The story brings up the issue of sacrifice. Sacrifice as the giving to God of something you love. And what could Abraham possibly have loved more than his son, his “only son?” This theme would have resonated deeply in the ancient culture of religious sacrifice. Making a sacrifice to God was an act of faith so what God asked of Abraham was a ritualized offering placing Abraham’s life in the context of service to God. For Christians the story foretells the sacrifice of Jesus on the cross which begins to make the passage at least a bit more palatable to me.

But still. 

None of this minimizes the horror of the story. As it unfolds it makes you want to cry out, “Run, Isaac, run! Get away from your crazy old man!” And at the same time it makes you want to slap some sense into Abraham. “It’s one thing to be a religious zealot but for God’s sake don’t drag your son into this!” And then you start thinking about other statements from Scripture. Not the least of which is Jesus’ statement from Matthew that “I desire mercy not sacrifice.” Hmmm. 

I’ve heard people say “I like the New Testament God but I just can’t deal with the God of the Old Testament.” And I understand where this comes from – there’s no great flood in the New Testament where God wipes out everyone but Noah, his family, and some animals; there’s no Book of Leviticus listing hundreds of obscure and obsolete religious laws. God doesn’t smite people in the New Testament.
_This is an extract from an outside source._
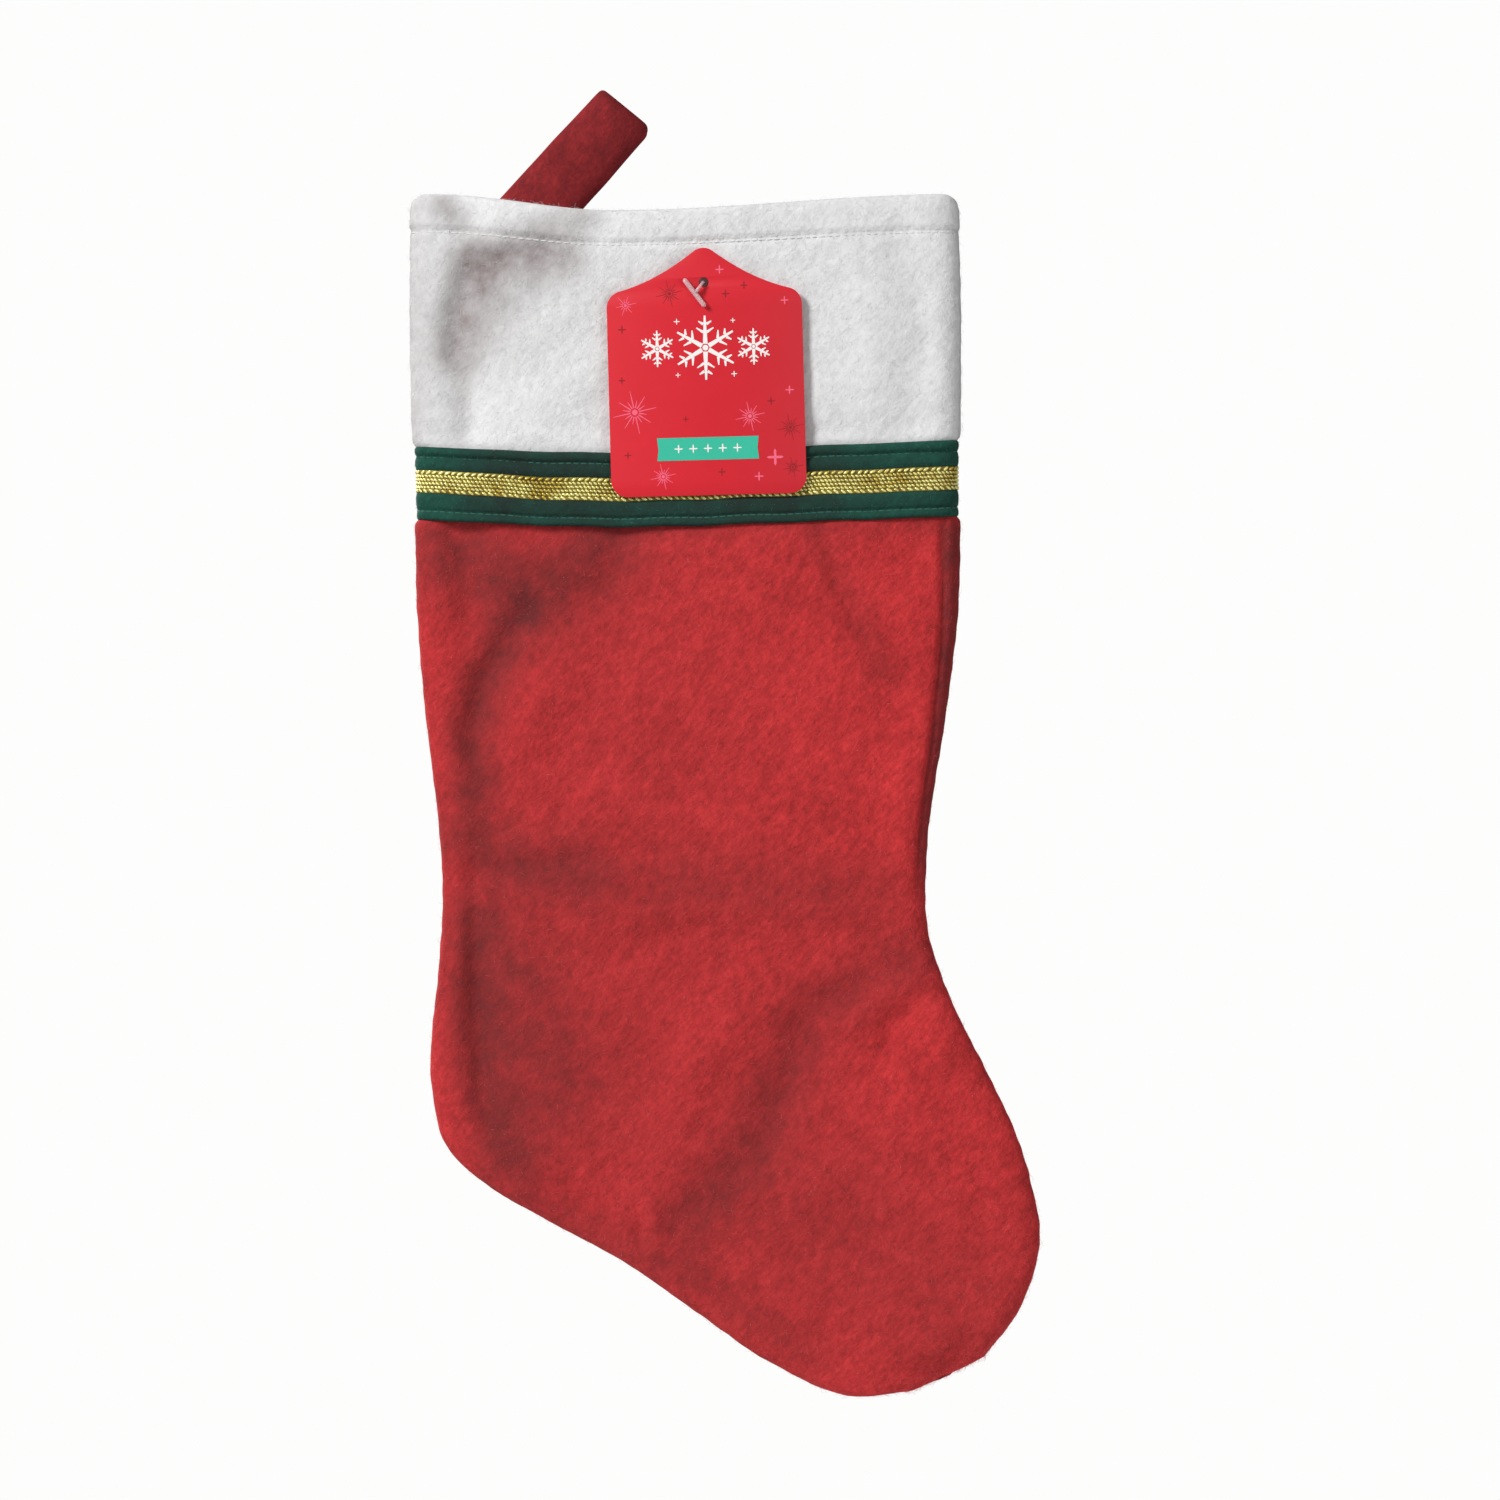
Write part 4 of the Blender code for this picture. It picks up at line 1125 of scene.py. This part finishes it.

And yet it’s all the same God – they cannot be separated simply because we find certain stories distasteful. Rather we must go ever deeper into the text recognizing that Scripture itself is not God but a window into the nature of God and our relationship with the divine. And I find that God is most often found in the struggle for reconciliation; that God is found in the engagement of the text.

But still.

Are we really interested in worshipping a God who seemingly toys with humanity? It’s not a game, of course. A deep reading of the text shows that this is a test for God just as much as it is for Abraham. Is Abraham “The One” or should God seek another? God doesn’t know. Which also says that God isn’t the master of predestination some would have us believe. We’re not merely puppets. But through this encounter God learns that Abraham is indeed the chosen one out of whom the chosen people will arise. And after the ram appears in the thicket God pronounces, “Now I know.”

But still. 

Perhaps the passage speaks prophetically about the thousands of children who are sacrificed on various altars every day. The altar of politics – thousands of children are forcibly enscripted into armies across the world. Or the altar of the global sex trade – which is fed by the American appetite for pornography. Or, closer to home, our children are often sacrificed on the altar of corporate success. And that is a painful reality.

But still.

We’re left with more questions than answers this morning – questions about the nature of God and humanity’s relationship with the divine. Questions about our own response to faith and God’s role in our search for meaning. Which isn’t necessarily a bad thing. It is through questioning that faith is strengthened. You can be both questioning yet faithful; doubtful yet obedient. Which is no surprise in a faith full of paradoxes: out of darkness there is light; out of despair there is hope; out of death there is life. But still.